— Start —

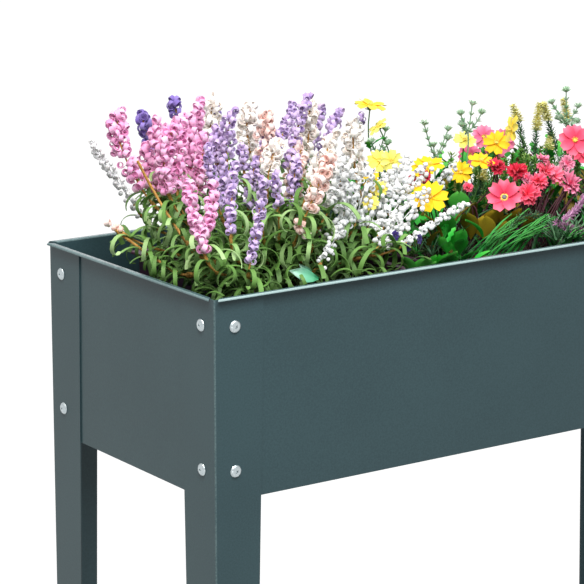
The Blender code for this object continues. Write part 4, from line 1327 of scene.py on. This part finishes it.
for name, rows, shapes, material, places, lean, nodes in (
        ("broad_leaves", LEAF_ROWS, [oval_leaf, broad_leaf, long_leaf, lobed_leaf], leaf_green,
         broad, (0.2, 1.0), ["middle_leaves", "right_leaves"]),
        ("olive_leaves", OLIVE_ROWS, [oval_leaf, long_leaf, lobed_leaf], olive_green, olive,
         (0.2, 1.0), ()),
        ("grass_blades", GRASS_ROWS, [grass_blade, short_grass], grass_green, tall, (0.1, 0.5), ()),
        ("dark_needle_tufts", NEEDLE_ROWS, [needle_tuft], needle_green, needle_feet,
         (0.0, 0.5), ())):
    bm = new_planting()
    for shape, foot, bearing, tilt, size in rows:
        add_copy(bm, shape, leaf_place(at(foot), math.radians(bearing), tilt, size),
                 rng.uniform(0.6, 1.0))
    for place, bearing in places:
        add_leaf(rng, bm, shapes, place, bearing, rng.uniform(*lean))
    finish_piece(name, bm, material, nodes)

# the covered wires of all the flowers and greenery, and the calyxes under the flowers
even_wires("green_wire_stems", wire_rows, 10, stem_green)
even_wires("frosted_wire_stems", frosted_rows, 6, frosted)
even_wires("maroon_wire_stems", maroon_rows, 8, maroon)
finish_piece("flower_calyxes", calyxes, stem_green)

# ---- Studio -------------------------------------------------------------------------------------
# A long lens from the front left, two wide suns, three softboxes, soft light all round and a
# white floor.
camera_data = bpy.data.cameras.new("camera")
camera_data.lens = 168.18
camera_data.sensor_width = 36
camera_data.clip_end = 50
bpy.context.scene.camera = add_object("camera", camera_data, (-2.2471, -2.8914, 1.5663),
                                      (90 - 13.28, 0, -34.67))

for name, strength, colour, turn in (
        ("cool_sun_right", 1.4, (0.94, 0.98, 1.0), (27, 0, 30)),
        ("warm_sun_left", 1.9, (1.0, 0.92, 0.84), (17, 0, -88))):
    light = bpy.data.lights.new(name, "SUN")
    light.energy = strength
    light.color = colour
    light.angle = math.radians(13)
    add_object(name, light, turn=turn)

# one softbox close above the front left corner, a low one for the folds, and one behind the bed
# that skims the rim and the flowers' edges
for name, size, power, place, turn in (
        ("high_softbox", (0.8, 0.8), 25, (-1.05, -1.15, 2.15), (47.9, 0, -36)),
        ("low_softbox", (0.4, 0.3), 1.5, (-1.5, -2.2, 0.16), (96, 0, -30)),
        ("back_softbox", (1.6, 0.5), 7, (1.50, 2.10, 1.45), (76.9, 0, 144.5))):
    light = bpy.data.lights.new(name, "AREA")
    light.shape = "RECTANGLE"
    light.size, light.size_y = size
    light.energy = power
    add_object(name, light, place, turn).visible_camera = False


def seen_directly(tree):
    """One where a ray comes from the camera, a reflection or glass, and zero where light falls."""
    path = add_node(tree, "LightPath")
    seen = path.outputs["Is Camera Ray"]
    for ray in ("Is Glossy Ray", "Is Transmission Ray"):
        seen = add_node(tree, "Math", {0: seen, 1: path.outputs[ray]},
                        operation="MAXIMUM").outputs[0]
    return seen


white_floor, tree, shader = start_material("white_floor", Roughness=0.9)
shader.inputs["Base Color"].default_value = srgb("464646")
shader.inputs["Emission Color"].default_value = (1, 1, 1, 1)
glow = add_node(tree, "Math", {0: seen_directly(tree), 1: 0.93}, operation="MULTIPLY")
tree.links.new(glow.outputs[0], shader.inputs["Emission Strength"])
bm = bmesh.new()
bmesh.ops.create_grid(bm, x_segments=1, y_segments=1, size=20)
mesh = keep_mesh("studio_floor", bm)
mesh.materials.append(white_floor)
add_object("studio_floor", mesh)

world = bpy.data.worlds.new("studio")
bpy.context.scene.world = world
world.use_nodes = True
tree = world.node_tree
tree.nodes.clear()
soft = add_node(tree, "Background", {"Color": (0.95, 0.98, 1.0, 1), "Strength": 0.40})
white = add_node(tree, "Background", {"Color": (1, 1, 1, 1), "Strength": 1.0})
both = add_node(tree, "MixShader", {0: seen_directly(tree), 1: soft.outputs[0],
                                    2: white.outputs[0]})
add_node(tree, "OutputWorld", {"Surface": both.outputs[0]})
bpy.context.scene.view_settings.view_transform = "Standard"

— End —
— Start —

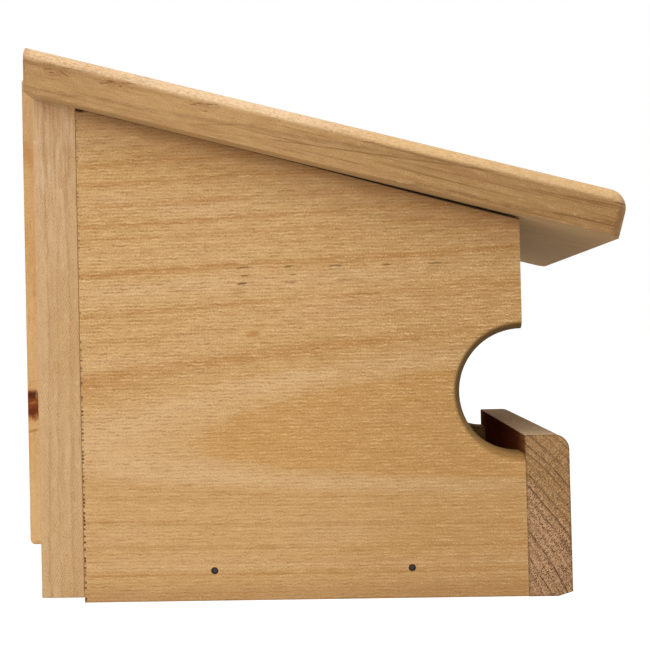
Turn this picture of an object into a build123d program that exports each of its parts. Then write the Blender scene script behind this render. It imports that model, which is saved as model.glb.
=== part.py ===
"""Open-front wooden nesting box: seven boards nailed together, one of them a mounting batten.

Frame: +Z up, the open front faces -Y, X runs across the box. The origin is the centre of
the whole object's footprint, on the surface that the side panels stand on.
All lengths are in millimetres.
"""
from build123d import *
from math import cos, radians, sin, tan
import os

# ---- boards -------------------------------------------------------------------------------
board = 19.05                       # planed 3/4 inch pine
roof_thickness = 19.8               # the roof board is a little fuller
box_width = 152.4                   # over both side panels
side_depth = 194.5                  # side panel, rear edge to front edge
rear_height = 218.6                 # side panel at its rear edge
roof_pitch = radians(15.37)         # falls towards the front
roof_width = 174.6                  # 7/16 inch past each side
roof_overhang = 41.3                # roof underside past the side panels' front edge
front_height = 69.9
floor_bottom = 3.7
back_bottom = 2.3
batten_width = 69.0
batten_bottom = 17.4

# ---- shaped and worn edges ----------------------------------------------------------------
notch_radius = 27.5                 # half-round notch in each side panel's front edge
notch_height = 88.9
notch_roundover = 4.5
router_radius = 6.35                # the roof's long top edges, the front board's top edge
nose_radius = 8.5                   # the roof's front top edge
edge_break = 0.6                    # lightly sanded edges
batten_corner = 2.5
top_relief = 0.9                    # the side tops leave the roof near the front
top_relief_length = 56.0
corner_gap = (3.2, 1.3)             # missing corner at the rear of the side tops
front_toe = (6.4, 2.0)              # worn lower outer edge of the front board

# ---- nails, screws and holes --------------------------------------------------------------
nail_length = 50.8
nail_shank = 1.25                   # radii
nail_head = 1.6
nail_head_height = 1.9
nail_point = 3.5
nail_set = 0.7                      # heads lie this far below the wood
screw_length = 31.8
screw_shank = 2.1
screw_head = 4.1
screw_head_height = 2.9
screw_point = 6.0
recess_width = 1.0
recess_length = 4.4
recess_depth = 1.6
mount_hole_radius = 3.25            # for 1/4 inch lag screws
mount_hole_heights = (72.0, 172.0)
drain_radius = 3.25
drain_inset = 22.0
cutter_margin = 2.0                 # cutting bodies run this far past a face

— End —

__YOUR TASK__
Above are the entries. Output exactly the lines beginning with the line that has "The Blender code" and ending with the line that has "finish_piece(name, bm, material, nodes)".

__RESULT__
The Blender code for this object continues. Write part 4, from line 1327 of scene.py on. This part finishes it.
for name, rows, shapes, material, places, lean, nodes in (
        ("broad_leaves", LEAF_ROWS, [oval_leaf, broad_leaf, long_leaf, lobed_leaf], leaf_green,
         broad, (0.2, 1.0), ["middle_leaves", "right_leaves"]),
        ("olive_leaves", OLIVE_ROWS, [oval_leaf, long_leaf, lobed_leaf], olive_green, olive,
         (0.2, 1.0), ()),
        ("grass_blades", GRASS_ROWS, [grass_blade, short_grass], grass_green, tall, (0.1, 0.5), ()),
        ("dark_needle_tufts", NEEDLE_ROWS, [needle_tuft], needle_green, needle_feet,
         (0.0, 0.5), ())):
    bm = new_planting()
    for shape, foot, bearing, tilt, size in rows:
        add_copy(bm, shape, leaf_place(at(foot), math.radians(bearing), tilt, size),
                 rng.uniform(0.6, 1.0))
    for place, bearing in places:
        add_leaf(rng, bm, shapes, place, bearing, rng.uniform(*lean))
    finish_piece(name, bm, material, nodes)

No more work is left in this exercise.